Astronomical missed returns are a dear price to pay for tax relief, particularly one whose relief is rapidly diminishing – Aim stocks' BPR relief drops from 100pc to 50pc next year.
EIS and BPR schemes carry another risk: overloading on unlisted companies. These sport the veneer of stability and, in EIS's case, supposedly high growth potential.
They are billed as a way for normal folks to invest in venture capital and reap big rewards when a startup hits it big, but the reality is those are needles in a haystack of hard-to-value, illiquid investments.
Winners aren't guaranteed – untraded doesn't mean stable. It just means fewer pricing points, hiding the inherent behind-the-scenes volatility. That is illiquidity – a bug, not a feature. You risk being unable to sell when you really need to without suffering a steep discount.
Aim companies aren't categorically horrid. Some are fine, even great. EIS and BPR can also be fine tools, in certain situations. But it all depends on your broader goals and time horizon, which gets us to the root of the problem. Your fixation on tax steers you away from why you invested in the first place.
Done right, long-term investing is about picking the correct asset allocation – the blend of stocks, bonds and other securities – for reaching your goals over your investment time horizon.
Your goals are the primary purpose for your money, usually growth, cash flow or some combination of the two.

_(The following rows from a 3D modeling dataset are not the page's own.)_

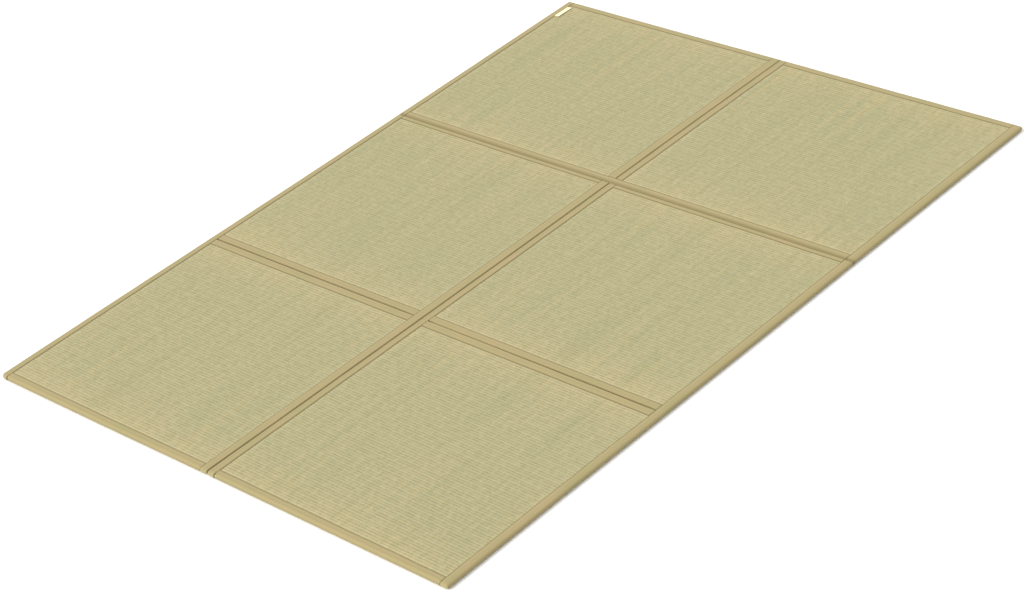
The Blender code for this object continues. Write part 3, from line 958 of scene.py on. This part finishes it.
# --- Label tab ----------------------------------------------------------------------------
# A short loop of cream label cloth, left bare, caught under the left side tape near the back.
# It is folded in two, and its folded edge stands a little off the rush.

LABEL_LENGTH = 50.0
LABEL_FROM_BACK = 80.0
LABEL_THICK = 0.35
LABEL_LOW = 11.7            # where its lower layer leaves the tape
LABEL_DROOP = 0.35          # how much flatter the loop lies at its back end
LABEL_SECTION = np.array([
    # reach over the rush, and height
    (0.3, 11.7), (5.0, 11.75), (10.0, 12.2), (13.0, 12.7), (13.8, 13.1), (14.0, 13.5),
    (13.7, 13.9), (12.8, 14.1), (10.0, 13.6), (5.0, 12.9), (0.3, 12.6),
])
label_cloth = bpy.data.materials.new("woven_label_cloth")
label_cloth.use_nodes = True
tree = label_cloth.node_tree
shader = tree.nodes["Principled BSDF"]
shader.inputs["Roughness"].default_value = 0.75
shader.inputs["Sheen Weight"].default_value = 0.1
place = add(tree, "ShaderNodeTexCoord").outputs["Object"]
fine = add(
    tree, "ShaderNodeTexWave", {"Vector": place, "Scale": 260.0, "Distortion": 0.6}, bands_direction="Y"
).outputs["Fac"]
cream = add(
    tree, "ShaderNodeMix", {"Factor": fine, 6: linear("F2E6B4"), 7: linear("FBF0C6")}, data_type="RGBA"
).outputs[2]
tree.links.new(cream, shader.inputs["Base Color"])
fine_bump = add(tree, "ShaderNodeBump", {"Height": fine, "Strength": 0.3, "Distance": 0.1 * MM})
tree.links.new(fine_bump.outputs[0], shader.inputs["Normal"])

reach, rise = LABEL_SECTION.T
marks = np.linspace(0, LABEL_LENGTH, 21)
grid = np.zeros((len(reach), len(marks), 3))
for j, mark in enumerate(marks):
    droop = 1 - LABEL_DROOP * (mark / LABEL_LENGTH)
    px, py = laid(
        X_LEFT + SIDE_TAPE + 0.2 + reach,
        np.full(len(reach), Y_BACK - LABEL_FROM_BACK + mark),
    )
    grid[:, j] = np.stack([px, py, (LABEL_LOW + (rise - LABEL_LOW) * droop) * MM], -1)
nx, ny = grid.shape[:2]
index = np.arange(nx * ny).reshape(nx, ny)
faces = np.stack([index[:-1, :-1], index[:-1, 1:], index[1:, 1:], index[1:, :-1]], -1).reshape(-1, 4)
mesh = bpy.data.meshes.new("label_loop")
mesh.from_pydata(grid.reshape(-1, 3), [], faces)
label = bpy.data.objects.new("label_loop", mesh)
bpy.context.collection.objects.link(label)
label_mesh = given_thickness(label, LABEL_THICK * MM, 0)
bm = bmesh.new()
bm.from_mesh(label_mesh)
bmesh.ops.recalc_face_normals(bm, faces=bm.faces)
bm.to_mesh(label_mesh)
bm.free()
label_mesh.shade_smooth()
label_mesh.set_sharp_from_angle(angle=SHARP)
label_mesh.materials.append(label_cloth)
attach(label, "root")
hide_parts("label_tab")


# --- The room -----------------------------------------------------------------------------
# A plain white floor in even daylight, with one broad soft lamp to the front and left.

HALF_FLOOR = 15.0
FLOOR_AT = -0.4 * MM        # just clear of the underside
floor_corners = [(x * HALF_FLOOR, y * HALF_FLOOR, FLOOR_AT) for x, y in ((-1, -1), (1, -1), (1, 1), (-1, 1))]
floor_mesh = bpy.data.meshes.new("floor")
floor_mesh.from_pydata(floor_corners, [], [(0, 1, 2, 3)])
floor = bpy.data.objects.new("floor", floor_mesh)
bpy.context.collection.objects.link(floor)
white = bpy.data.materials.new("white_floor")
white.use_nodes = True
shader = white.node_tree.nodes["Principled BSDF"]
shader.inputs["Base Color"].default_value = (0.92, 0.92, 0.92, 1)
shader.inputs["Roughness"].default_value = 0.9
shader.inputs["Specular IOR Level"].default_value = 0.1
floor_mesh.materials.append(white)

world = bpy.data.worlds.new("daylight")
bpy.context.scene.world = world
world.use_nodes = True
daylight = world.node_tree.nodes["Background"]
daylight.inputs["Color"].default_value = (1, 1, 1, 1)
daylight.inputs["Strength"].default_value = 1.0

lamp_data = bpy.data.lights.new("soft_lamp", "SUN")
lamp_data.angle = math.radians(35)
lamp_data.energy = 2.3
lamp = bpy.data.objects.new("soft_lamp", lamp_data)
bpy.context.collection.objects.link(lamp)
LAMP_AT = np.array([-3.0, -5.0, 4.2])
lamp.location = LAMP_AT
toward = -LAMP_AT / np.linalg.norm(LAMP_AT)
side = np.cross(toward, [0, 0, 1])
side /= np.linalg.norm(side)
lamp.rotation_euler = Matrix((side, np.cross(side, toward), -toward)).transposed().to_euler()

camera_data = bpy.data.cameras.new("camera")
camera_data.sensor_width = 36.0
camera_data.lens = 98.8945
camera_data.clip_end = 60.0
camera = bpy.data.objects.new("camera", camera_data)
bpy.context.collection.objects.link(camera)
AZIMUTH, ELEVATION, ROLL = math.radians(49.434), math.radians(32.292), math.radians(-11.573)
TARGET = np.array([0.123 + FRAME_SHIFT[0] * MM, -0.149 + FRAME_SHIFT[1] * MM, 0.012])
DISTANCE = 6.107
back = np.array([
    math.sin(AZIMUTH) * math.cos(ELEVATION), -math.cos(AZIMUTH) * math.cos(ELEVATION), math.sin(ELEVATION)
])
level = np.cross(-back, [0, 0, 1])
level /= np.linalg.norm(level)
upright = np.cross(level, -back)
right = math.cos(ROLL) * level + math.sin(ROLL) * upright
up = -math.sin(ROLL) * level + math.cos(ROLL) * upright
camera.location = TARGET + DISTANCE * back
camera.rotation_euler = Matrix((right, up, back)).transposed().to_euler()
bpy.context.scene.camera = camera
bpy.context.scene.view_settings.view_transform = "Standard"
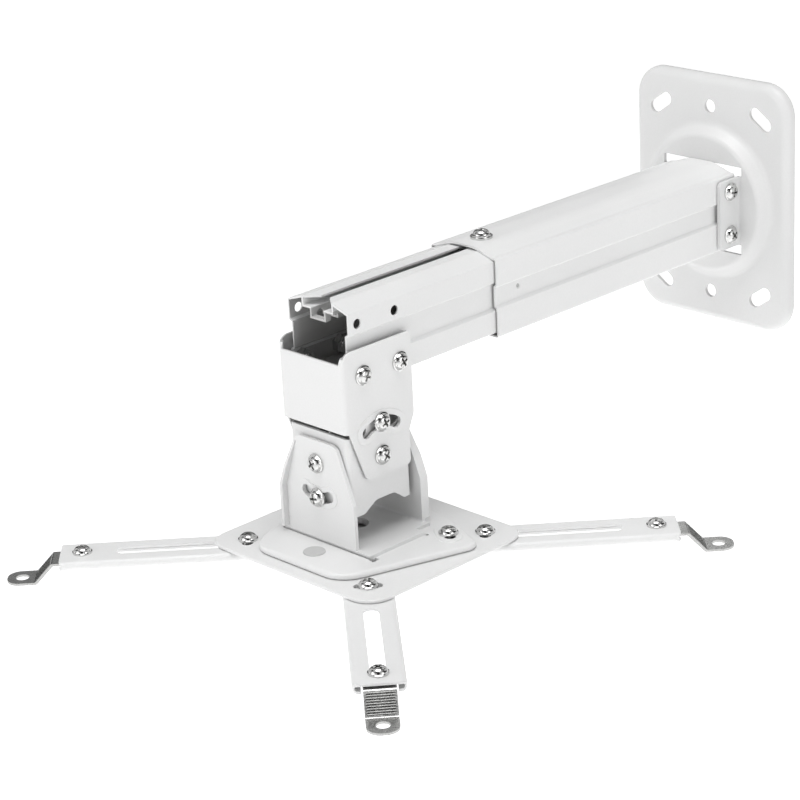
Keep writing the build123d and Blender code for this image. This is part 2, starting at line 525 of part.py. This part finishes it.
# ---------------------------------------------------------------- arms and feet
def arm_shape(s0, s1, end, hole):
    """Lipped channel with its slot from s0 to s1 and a screw hole."""
    w, h, t, lip = ARM_W / 2, ARM_H, ARM_T, ARM_LIP
    z1 = ARM_TOP
    z0 = z1 - h
    ro, ri = 2.8, 1.4
    outer = px([(-w, z0, ro), (w, z0, ro), (w, z1, ro), (-w, z1, ro)], -ARM_IN, end)
    inner = px([(-w + t, z0 + t, ri), (w - t, z0 + t, ri), (w - t, z1 - t, ri), (-w + t, z1 - t, ri)],
               -ARM_IN - 1, end + 1)
    a = outer - inner - box(-ARM_IN - 1, end + 1, -lip, lip, z0 - 1, z0 + t + 0.1)
    a = a & pz([(-ARM_IN, -w, 6.0), (end, -w, 4.0), (end, w, 4.0), (-ARM_IN, w, 6.0)], z0 - 1, z1 + 1)
    f = Pos((s0 + s1) / 2, 0, z1 - 3) * slot(s1 - s0, ARM_SLOT_W)
    a -= extrude(f, amount=6, dir=(0, 0, 1))
    a -= cz(z1 - 3, z1 + 1, hole, 0, M6 + RUN)
    return a


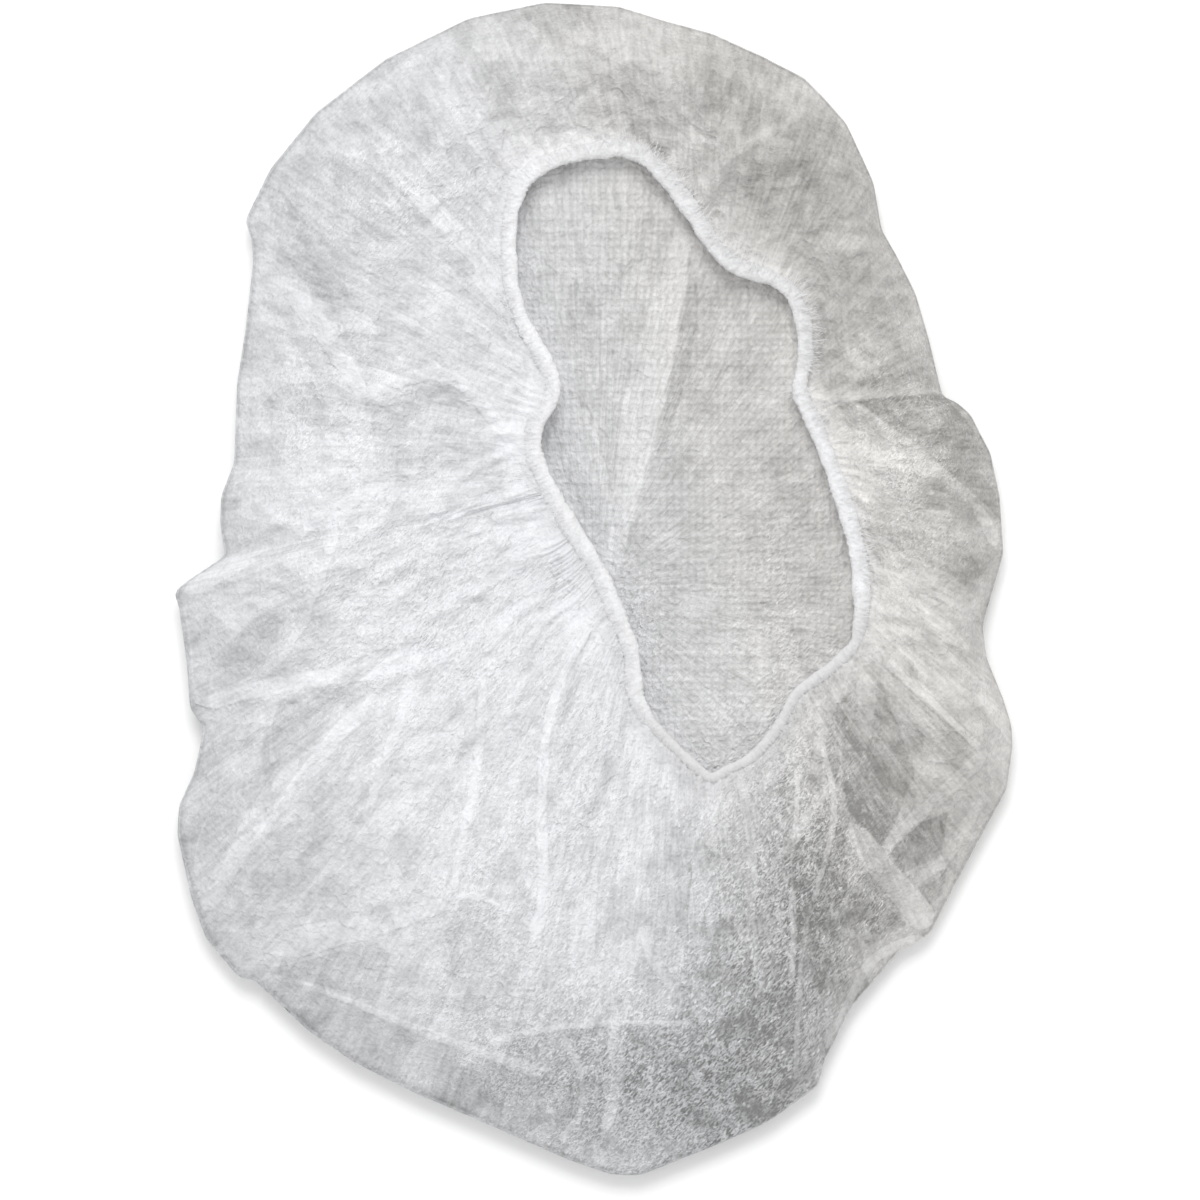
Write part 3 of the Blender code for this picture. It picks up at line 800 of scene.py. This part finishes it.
def tufts(line, wide, high):
    """Slivers of cloth and fibre that run from over the roll out onto the ring, which is how the hem
    melts into the cloth: strips with pointed ends, each leaning a little its own way. The last few
    hang into the opening where the elastic's ends are joined."""
    here = rng.integers(0, len(line), TUFTS)
    joint = np.argmin(np.linalg.norm(line - on_plan(JOINT_PX), axis=1))
    here[-JOINT_TUFTS:] = joint + rng.integers(-7, 8, JOINT_TUFTS)
    side, heights = sideways(line)[here], hem_heights(line)[here]
    lengthways = np.column_stack((-side[:, 1], side[:, 0]))
    along = lengthways * rng.normal(0, 0.45, TUFTS)[:, None]
    start = rng.uniform(-0.45, 0.25, TUFTS) * wide
    reach = rng.uniform(0.6, 1.5, TUFTS) * wide
    reach[-JOINT_TUFTS:] = rng.uniform(-1.3, -0.8, JOINT_TUFTS) * wide
    strips = []
    for step, half in ((0, 0.0), (0.3, 1.0), (0.65, 0.8), (1, 0.0)):
        out = start + (reach - start) * step
        arch = np.sqrt(np.clip(1 - (2 * out / wide) ** 2, 0, 1)) * high / 2
        over = np.where(out > 0, OVER_ROLL * (1 - smooth_step(out / MM, 1, 9)) + 0.35 * MM, 0)
        up = np.maximum(arch + 0.1 * MM, over)
        centre = line[here] + side * out[:, None] + along * (out - start)[:, None]
        width = half * (0.03 + 0.05 * rng.random(TUFTS)) * MM
        across = lengthways * width[:, None]
        for edge in (centre - across, centre + across):
            strips.append(np.column_stack((edge, heights + up)))
    return np.stack(strips, axis=1)


tube = ruched_tube(band_line, HEM_WIDE, HEM_HIGH)
slivers = tufts(band_line, HEM_WIDE, HEM_HIGH)
first = tube.size // 3 + 8 * np.arange(TUFTS)[:, None, None]
strip_faces = first + np.array(((0, 1, 3, 2), (2, 3, 5, 4), (4, 5, 7, 6)))
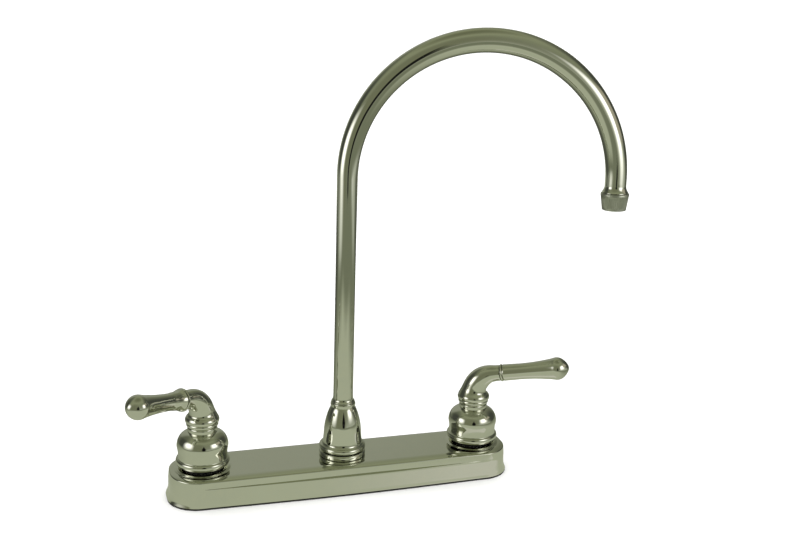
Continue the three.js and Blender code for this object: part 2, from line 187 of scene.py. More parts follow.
def revolve_bm(profile, segs, place, closed=False, radial=None):
    """Turns a profile of (r, s) about its own axis; radial(r, s, angle) may change the radius."""
    profile = tidy(profile)
    bm = bmesh.new()
    uv = bm.loops.layers.uv.new("UVMap")
    rings = []
    for r, s in profile:
        if r < 1e-5:
            rings.append([bm.verts.new(place(0.0, 0.0, s))])
            continue
        ring = []
        for i in range(segs):
            a = TAU * i / segs
            rr = radial(r, s, a) if radial else r
            ring.append(bm.verts.new(place(rr * math.cos(a), rr * math.sin(a), s)))
        rings.append(ring)
    lengths = [0.0]
    for p, q in zip(profile, profile[1:]):
        lengths.append(lengths[-1] + math.hypot(q[0] - p[0], q[1] - p[1]))
    pairs = list(zip(range(len(rings) - 1), range(1, len(rings))))
    if closed:
        pairs.append((len(rings) - 1, 0))
    for i, j in pairs:
        a, b = rings[i], rings[j]
        va = lengths[i] * 0.01
        vb = (lengths[j] if j > i else lengths[i] + 1) * 0.01
        for k in range(segs):
            m = (k + 1) % segs
            u0, u1 = k / segs, (k + 1) / segs
            if len(a) == 1 and len(b) == 1:
                continue
            if len(a) == 1:
                vs, uvs = [a[0], b[m], b[k]], [(u0, va), (u1, vb), (u0, vb)]
            elif len(b) == 1:
                vs, uvs = [a[k], a[m], b[0]], [(u0, va), (u1, va), (u0, vb)]
            else:
                vs, uvs = [a[k], a[m], b[m], b[k]], [(u0, va), (u1, va), (u1, vb), (u0, vb)]
            f = bm.faces.new(vs)
            for loop, c in zip(f.loops, uvs):
                loop[uv].uv = c
    return bm


def revolve(name, profile, segs, place, closed=False, radial=None, sharp_deg=32.0):
    return make_object(name, revolve_bm(profile, segs, place, closed, radial), sharp_deg)


def settle(ob, body, slot, material, *nodes):
    ob.data.materials.clear()
    ob.data.materials.append(material)
    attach(ob, body)
    if nodes:
        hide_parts(*nodes)
    return ob


# ------------------------------------------------------------------- materials
class Graph:
    """A small helper for building one node material."""

    def __init__(self, name):
        self.mat = bpy.data.materials.new(name)
        self.mat.use_nodes = True
        self.nt = self.mat.node_tree
        self.nt.nodes.clear()
        self.out = self.nt.nodes.new("ShaderNodeOutputMaterial")
        self.bsdf = self.nt.nodes.new("ShaderNodeBsdfPrincipled")
        self.nt.links.new(self.bsdf.outputs[0], self.out.inputs[0])

    def node(self, kind, **props):
        n = self.nt.nodes.new(kind)
        for k, v in props.items():
            setattr(n, k, v)
        return n

    def link(self, a, b):
        self.nt.links.new(a, b)

    def coords(self, which="Object", scale=(1, 1, 1)):
        tc = self.node("ShaderNodeTexCoord")
        mp = self.node("ShaderNodeMapping")
        mp.inputs["Scale"].default_value = scale
        self.link(tc.outputs[which], mp.inputs["Vector"])
        return mp.outputs[0]

    def noise(self, vec, scale, detail=2.0, rough=0.5):
        n = self.node("ShaderNodeTexNoise")
        n.inputs["Scale"].default_value = scale
        n.inputs["Detail"].default_value = detail
        n.inputs["Roughness"].default_value = rough
        self.link(vec, n.inputs["Vector"])
        return n.outputs[0]

    def remap(self, value, lo, hi, frm=(0.3, 0.7)):
        m = self.node("ShaderNodeMapRange")
        m.inputs["From Min"].default_value, m.inputs["From Max"].default_value = frm
        m.inputs["To Min"].default_value, m.inputs["To Max"].default_value = lo, hi
        self.link(value, m.inputs["Value"])
        return m.outputs[0]

    def math(self, op, a, b):
        m = self.node("ShaderNodeMath", operation=op)
        for i, v in enumerate((a, b)):
            if isinstance(v, (int, float)):
                m.inputs[i].default_value = v
            else:
                self.link(v, m.inputs[i])
        return m.outputs[0]

    def mix(self, fac, a, b):
        m = self.node("ShaderNodeMix", data_type="RGBA")
        if isinstance(fac, (int, float)):
            m.inputs[0].default_value = fac
        else:
            self.link(fac, m.inputs[0])
        for i, v in ((6, a), (7, b)):
            if isinstance(v, tuple):
                m.inputs[i].default_value = (*v, 1.0)
            else:
                self.link(v, m.inputs[i])
        return m.outputs[2]

    def bump(self, height, distance, strength=1.0, normal=None):
        b = self.node("ShaderNodeBump")
        b.inputs["Strength"].default_value = strength
        b.inputs["Distance"].default_value = distance
        self.link(height, b.inputs["Height"])
        if normal is not None:
            self.link(normal, b.inputs["Normal"])
        return b.outputs[0]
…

Your time horizon is how long your money must last, usually your lifetime – clearly longer if inheritance tax is a concern.
Throughout history, stocks and bonds have done a marvellous job of delivering the growth and cash flow people need, given a sufficiently long-term horizon and reasonable withdrawals.
Stocks deliver abundant long-term growth, despite bear markets and volatility along the way, while bonds cushion expected short-term volatility and support cash flow with interest. British and global listed stocks and bonds are liquid – easy to sell in a pinch to cover expenses both expected and sudden.
When tax avoidance takes supremacy, will you let it steer you from whichever liquid asset allocation aligned with your goals and needs? If your pension is loaded with Aim shares, EIS or BPR schemes to reduce inheritance tax, it risks not delivering the returns needed to support your cash flow later on. Aged poverty is a real pain.
Or maybe your pension ends up worth vastly less for your heirs, after tax, than if you had opted for a simple blend of stocks and bonds. If you have a sudden expense, your pension may not be liquid enough to cover it. Then what do you do? Borrow?
Don't forget, tax policy is a whack-a-mole game. Pensions were exempt from inheritance tax until they weren't. After halving Aim relief in 2024's Budget, Labour capped BPR last year.
Some ministers floated scrapping Aim relief altogether. What then? If you focus on tax optimisation, you may find yourself needing to make big changes again. And again. And again. Changes cost money. Taxes are certain in general, but the specifics are shape-shifting.
When your goals and time horizon determine your strategy, there are fewer moving parts. You can build a diversified strategy with a long history of delivering what you need, while taking sensible steps to reduce tax exposure where available.
Tax avoidance is nice. Liquidity, predictability and reaching your goals? Nicer.